Some records:
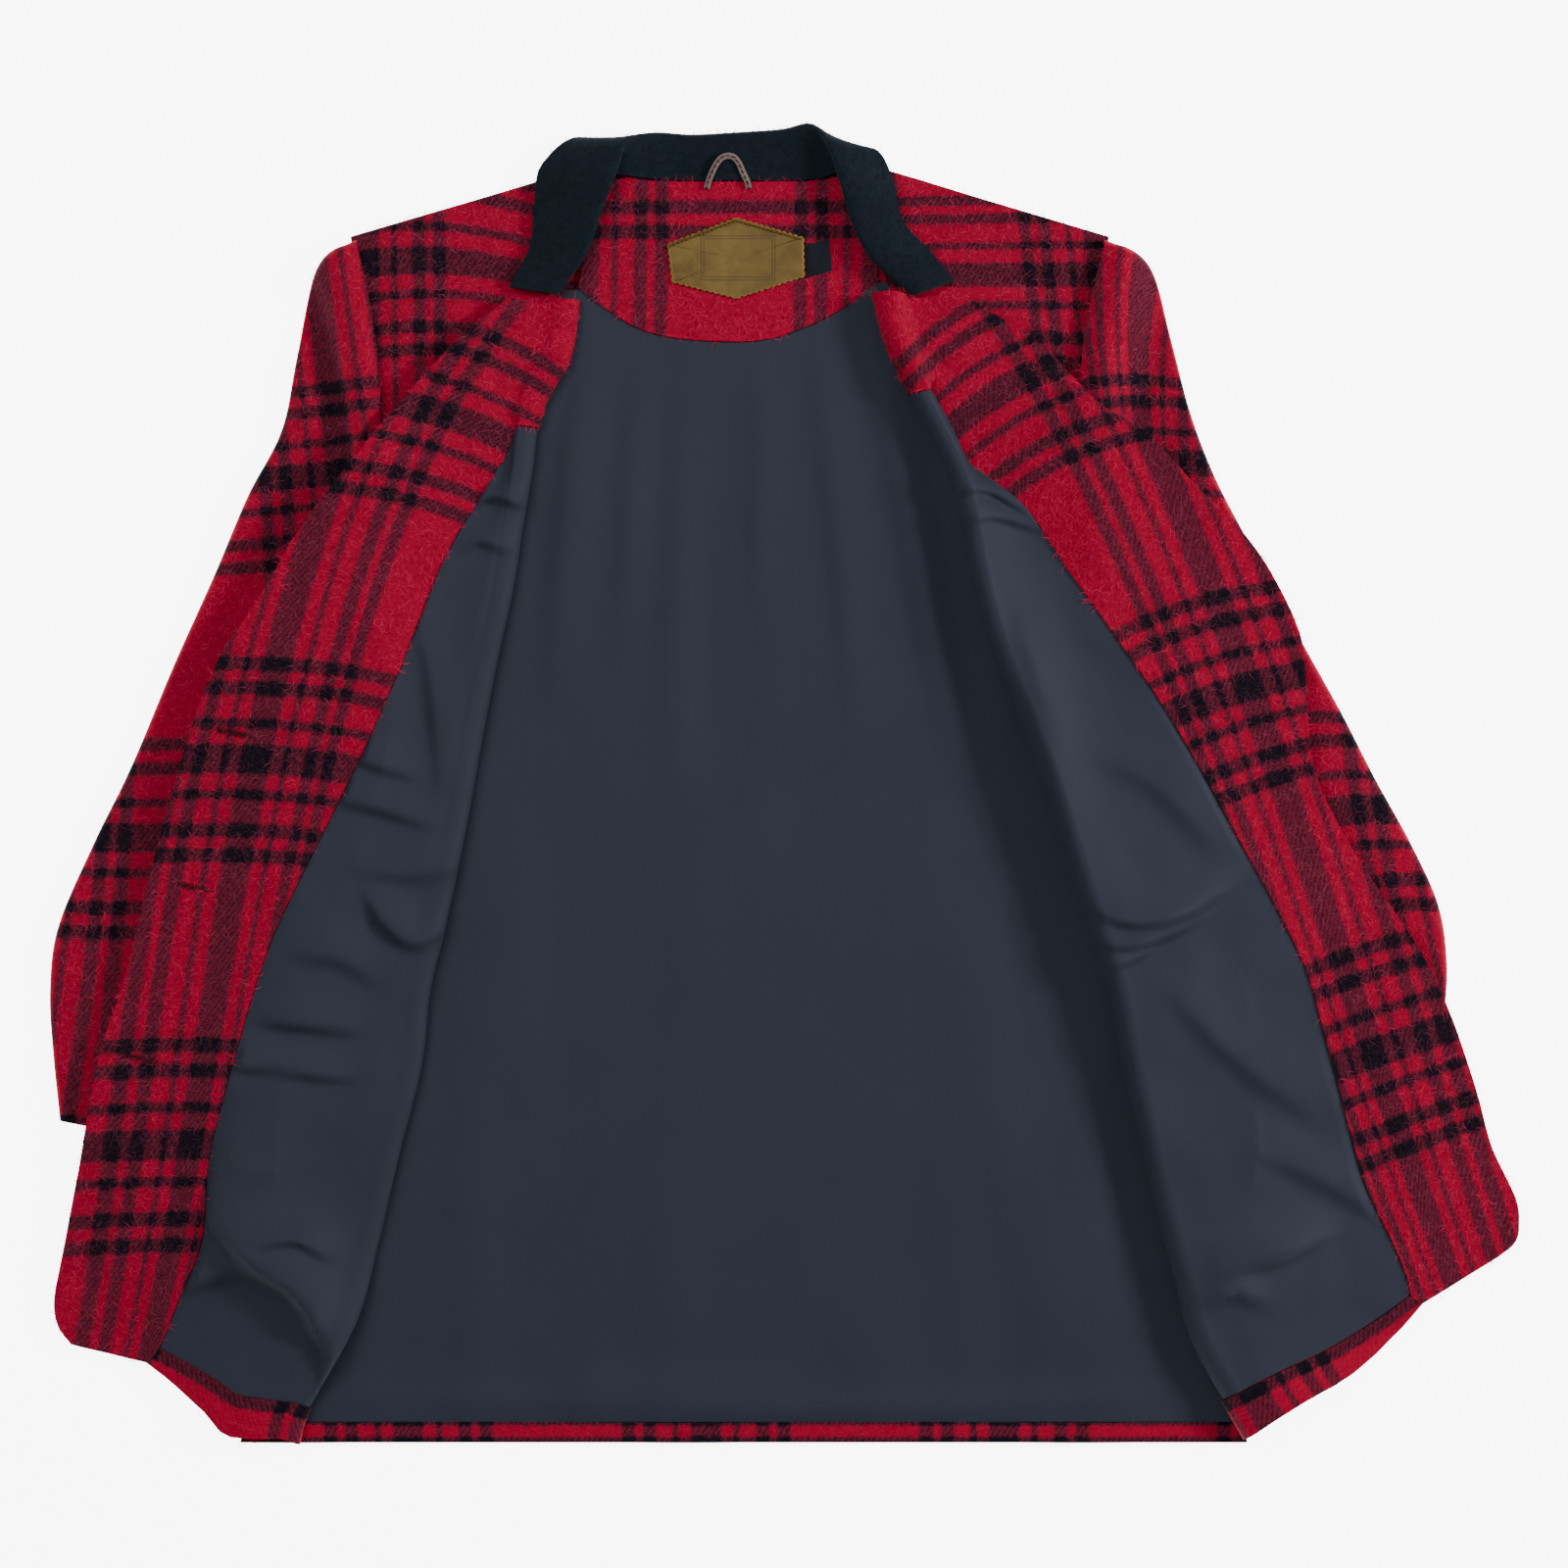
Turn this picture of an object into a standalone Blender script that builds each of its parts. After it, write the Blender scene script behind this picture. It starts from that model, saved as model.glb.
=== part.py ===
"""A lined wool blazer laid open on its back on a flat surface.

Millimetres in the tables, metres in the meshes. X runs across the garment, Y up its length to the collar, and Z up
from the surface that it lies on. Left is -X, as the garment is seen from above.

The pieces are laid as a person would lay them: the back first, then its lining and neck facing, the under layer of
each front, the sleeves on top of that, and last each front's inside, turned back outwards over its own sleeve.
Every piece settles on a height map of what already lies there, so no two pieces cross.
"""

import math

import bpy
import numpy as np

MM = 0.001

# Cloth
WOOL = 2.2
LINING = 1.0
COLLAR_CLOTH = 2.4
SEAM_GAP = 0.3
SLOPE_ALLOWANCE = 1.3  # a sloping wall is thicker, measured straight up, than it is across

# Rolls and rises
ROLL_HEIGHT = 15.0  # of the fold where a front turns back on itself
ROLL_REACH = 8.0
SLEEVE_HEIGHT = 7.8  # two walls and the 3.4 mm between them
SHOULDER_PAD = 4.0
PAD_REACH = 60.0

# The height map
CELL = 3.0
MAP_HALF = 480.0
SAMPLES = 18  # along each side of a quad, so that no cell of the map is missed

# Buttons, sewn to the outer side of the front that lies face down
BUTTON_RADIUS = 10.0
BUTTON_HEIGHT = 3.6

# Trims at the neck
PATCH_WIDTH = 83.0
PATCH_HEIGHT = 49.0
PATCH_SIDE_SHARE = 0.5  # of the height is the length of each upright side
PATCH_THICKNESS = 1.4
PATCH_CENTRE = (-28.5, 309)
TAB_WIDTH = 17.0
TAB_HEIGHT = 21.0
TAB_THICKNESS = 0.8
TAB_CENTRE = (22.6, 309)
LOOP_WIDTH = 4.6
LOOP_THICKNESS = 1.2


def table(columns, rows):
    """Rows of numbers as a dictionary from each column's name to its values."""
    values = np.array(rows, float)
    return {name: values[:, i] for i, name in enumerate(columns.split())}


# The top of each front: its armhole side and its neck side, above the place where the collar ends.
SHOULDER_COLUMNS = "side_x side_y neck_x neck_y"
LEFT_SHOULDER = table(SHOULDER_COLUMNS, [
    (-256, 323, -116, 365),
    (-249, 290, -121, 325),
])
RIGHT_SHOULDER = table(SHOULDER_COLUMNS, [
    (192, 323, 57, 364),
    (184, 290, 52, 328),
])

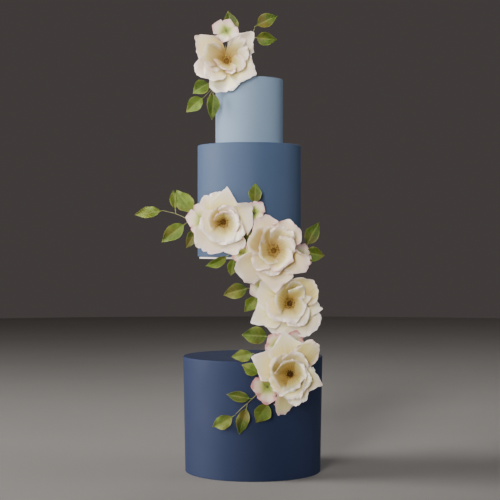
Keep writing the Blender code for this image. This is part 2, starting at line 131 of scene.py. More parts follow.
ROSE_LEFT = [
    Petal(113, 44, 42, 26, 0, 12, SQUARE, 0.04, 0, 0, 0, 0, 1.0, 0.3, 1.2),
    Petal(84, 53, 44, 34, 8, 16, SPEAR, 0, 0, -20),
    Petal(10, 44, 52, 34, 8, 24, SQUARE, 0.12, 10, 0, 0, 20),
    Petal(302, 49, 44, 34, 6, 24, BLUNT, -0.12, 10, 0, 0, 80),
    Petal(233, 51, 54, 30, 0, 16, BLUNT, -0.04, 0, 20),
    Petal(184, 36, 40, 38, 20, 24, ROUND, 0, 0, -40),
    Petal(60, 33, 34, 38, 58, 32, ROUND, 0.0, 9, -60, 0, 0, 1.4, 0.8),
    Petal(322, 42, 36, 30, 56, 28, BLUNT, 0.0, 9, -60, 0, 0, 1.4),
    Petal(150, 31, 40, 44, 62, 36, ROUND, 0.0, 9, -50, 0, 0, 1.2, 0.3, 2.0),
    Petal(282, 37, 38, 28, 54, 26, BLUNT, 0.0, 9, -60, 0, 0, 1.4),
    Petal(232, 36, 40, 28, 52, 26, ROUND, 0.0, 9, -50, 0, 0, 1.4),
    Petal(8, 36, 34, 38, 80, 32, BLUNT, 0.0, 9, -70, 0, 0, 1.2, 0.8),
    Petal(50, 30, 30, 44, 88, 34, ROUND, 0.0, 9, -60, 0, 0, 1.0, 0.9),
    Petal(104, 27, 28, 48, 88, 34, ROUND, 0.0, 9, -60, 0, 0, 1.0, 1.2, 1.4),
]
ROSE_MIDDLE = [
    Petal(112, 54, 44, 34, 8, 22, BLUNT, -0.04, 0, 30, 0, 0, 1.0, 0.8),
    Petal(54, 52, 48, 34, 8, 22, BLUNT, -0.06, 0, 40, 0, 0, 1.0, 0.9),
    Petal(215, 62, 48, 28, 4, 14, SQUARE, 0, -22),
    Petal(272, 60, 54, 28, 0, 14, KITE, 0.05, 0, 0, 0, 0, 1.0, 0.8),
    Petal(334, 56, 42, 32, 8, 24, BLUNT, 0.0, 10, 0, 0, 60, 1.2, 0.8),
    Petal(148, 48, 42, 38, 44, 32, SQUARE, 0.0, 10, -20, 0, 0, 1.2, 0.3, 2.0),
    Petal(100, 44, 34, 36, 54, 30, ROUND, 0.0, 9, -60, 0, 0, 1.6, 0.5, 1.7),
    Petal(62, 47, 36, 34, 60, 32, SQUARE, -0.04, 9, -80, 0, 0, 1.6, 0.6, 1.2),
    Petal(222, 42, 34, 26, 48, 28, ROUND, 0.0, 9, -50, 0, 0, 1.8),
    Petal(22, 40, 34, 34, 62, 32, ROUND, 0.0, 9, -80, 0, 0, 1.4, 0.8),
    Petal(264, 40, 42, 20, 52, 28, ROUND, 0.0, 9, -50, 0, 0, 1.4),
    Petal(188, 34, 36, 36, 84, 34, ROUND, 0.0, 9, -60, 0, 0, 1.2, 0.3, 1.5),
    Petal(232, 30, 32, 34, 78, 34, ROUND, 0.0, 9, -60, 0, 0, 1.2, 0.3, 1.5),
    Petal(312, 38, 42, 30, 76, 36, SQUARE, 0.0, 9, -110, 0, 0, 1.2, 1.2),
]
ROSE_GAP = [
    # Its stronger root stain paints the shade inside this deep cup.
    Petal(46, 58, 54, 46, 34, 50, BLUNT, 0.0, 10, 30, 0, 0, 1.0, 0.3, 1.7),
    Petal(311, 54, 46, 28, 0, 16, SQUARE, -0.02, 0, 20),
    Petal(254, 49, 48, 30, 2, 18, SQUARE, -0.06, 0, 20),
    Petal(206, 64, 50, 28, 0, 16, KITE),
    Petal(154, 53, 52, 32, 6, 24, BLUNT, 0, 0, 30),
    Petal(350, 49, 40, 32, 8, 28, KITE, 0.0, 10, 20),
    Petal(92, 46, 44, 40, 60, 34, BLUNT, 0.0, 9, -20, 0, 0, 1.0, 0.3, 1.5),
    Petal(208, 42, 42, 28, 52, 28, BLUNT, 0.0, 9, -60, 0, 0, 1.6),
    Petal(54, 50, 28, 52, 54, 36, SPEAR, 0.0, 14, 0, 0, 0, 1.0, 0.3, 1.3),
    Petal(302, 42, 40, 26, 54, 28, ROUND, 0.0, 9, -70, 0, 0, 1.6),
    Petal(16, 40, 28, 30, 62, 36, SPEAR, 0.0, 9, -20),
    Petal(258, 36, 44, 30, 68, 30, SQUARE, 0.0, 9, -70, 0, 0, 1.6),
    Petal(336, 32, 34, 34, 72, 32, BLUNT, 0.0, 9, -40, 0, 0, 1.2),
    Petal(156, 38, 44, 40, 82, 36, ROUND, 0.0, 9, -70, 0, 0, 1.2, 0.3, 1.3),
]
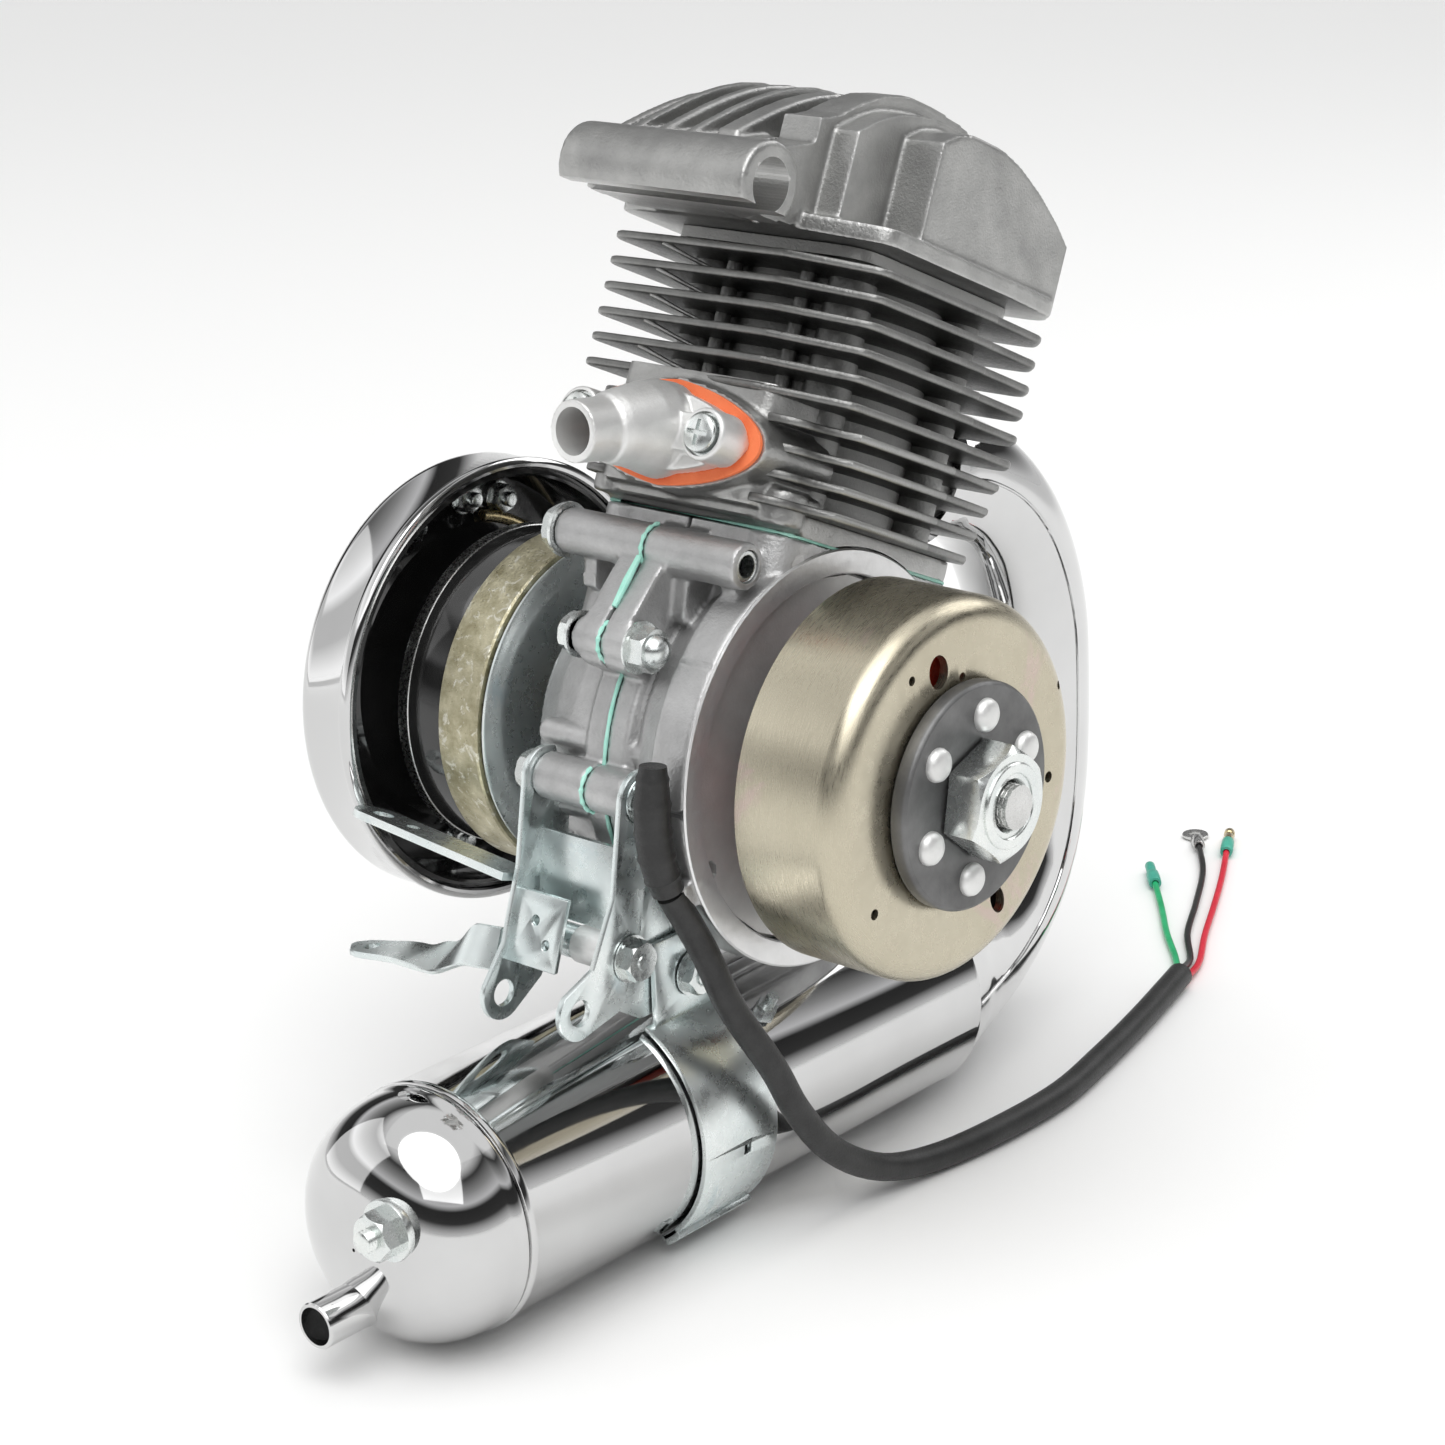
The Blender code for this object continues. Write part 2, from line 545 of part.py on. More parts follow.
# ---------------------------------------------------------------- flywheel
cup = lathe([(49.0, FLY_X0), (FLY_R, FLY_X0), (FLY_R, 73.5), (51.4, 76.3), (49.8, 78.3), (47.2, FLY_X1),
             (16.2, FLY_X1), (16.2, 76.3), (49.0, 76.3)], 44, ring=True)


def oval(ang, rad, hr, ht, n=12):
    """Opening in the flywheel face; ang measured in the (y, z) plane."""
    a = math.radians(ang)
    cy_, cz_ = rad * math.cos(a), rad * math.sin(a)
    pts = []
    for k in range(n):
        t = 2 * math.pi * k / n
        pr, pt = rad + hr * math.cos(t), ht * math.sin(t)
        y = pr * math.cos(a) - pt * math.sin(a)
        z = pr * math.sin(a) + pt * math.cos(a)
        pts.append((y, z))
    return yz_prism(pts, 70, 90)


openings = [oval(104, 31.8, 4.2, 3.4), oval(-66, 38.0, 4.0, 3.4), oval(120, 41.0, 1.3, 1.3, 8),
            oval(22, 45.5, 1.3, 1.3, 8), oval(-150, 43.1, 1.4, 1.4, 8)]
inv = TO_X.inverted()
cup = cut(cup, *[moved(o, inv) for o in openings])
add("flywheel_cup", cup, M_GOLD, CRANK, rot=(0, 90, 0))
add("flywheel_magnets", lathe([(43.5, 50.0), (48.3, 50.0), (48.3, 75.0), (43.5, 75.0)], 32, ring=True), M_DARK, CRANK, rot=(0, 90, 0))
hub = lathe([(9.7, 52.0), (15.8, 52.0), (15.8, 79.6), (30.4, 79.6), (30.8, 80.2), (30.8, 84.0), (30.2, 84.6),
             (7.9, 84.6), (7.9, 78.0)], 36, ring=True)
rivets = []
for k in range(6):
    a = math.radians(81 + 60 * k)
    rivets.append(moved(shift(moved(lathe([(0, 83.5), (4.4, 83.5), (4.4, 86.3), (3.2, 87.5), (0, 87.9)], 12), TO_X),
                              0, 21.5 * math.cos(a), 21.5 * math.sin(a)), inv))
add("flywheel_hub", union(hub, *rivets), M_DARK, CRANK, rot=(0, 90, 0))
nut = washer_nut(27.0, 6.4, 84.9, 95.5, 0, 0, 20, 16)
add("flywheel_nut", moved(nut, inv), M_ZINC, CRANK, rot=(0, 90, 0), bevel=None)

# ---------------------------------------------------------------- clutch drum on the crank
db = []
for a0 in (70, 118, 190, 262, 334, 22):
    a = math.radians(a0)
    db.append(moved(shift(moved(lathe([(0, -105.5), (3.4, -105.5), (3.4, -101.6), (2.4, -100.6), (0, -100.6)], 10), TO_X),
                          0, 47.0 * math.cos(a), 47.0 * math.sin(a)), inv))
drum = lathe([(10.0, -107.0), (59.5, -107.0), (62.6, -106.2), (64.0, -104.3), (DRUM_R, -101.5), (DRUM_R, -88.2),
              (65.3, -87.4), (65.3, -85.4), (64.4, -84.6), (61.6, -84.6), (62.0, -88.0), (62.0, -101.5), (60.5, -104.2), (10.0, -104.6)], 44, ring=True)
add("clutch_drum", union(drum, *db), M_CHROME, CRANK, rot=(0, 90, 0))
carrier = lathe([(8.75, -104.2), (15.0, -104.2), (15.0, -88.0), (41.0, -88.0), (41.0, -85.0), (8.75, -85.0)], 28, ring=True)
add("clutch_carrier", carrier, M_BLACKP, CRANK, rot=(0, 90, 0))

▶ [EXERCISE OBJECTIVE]
Please repeat word for word the lines above that run from the beginning through the line containing "from the surface", keeping both the first and that last line.

▶ [WRITTEN ANSWER]
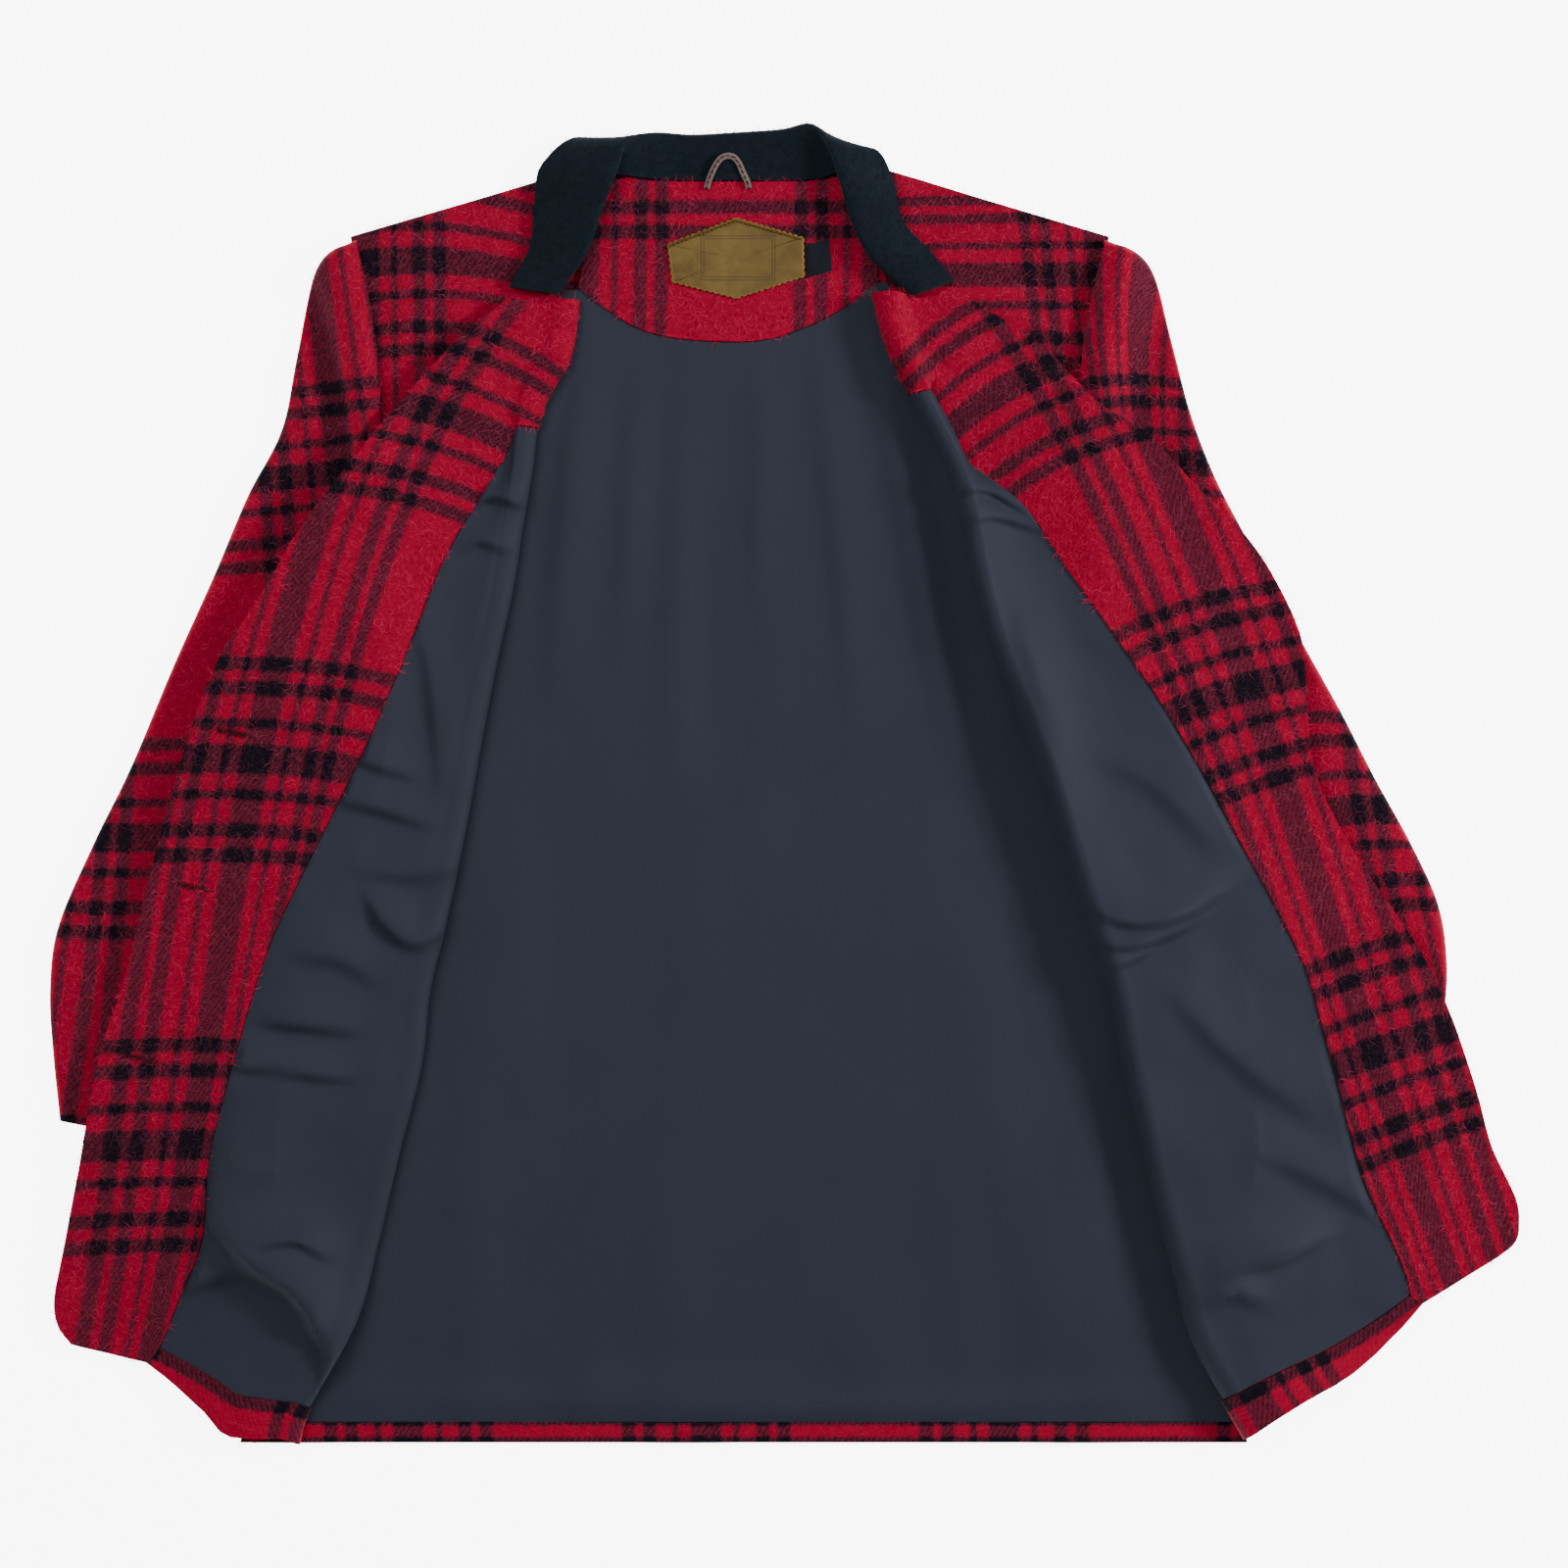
Turn this picture of an object into a standalone Blender script that builds each of its parts. After it, write the Blender scene script behind this picture. It starts from that model, saved as model.glb.
=== part.py ===
"""A lined wool blazer laid open on its back on a flat surface.

Millimetres in the tables, metres in the meshes. X runs across the garment, Y up its length to the collar, and Z up
from the surface that it lies on. Left is -X, as the garment is seen from above.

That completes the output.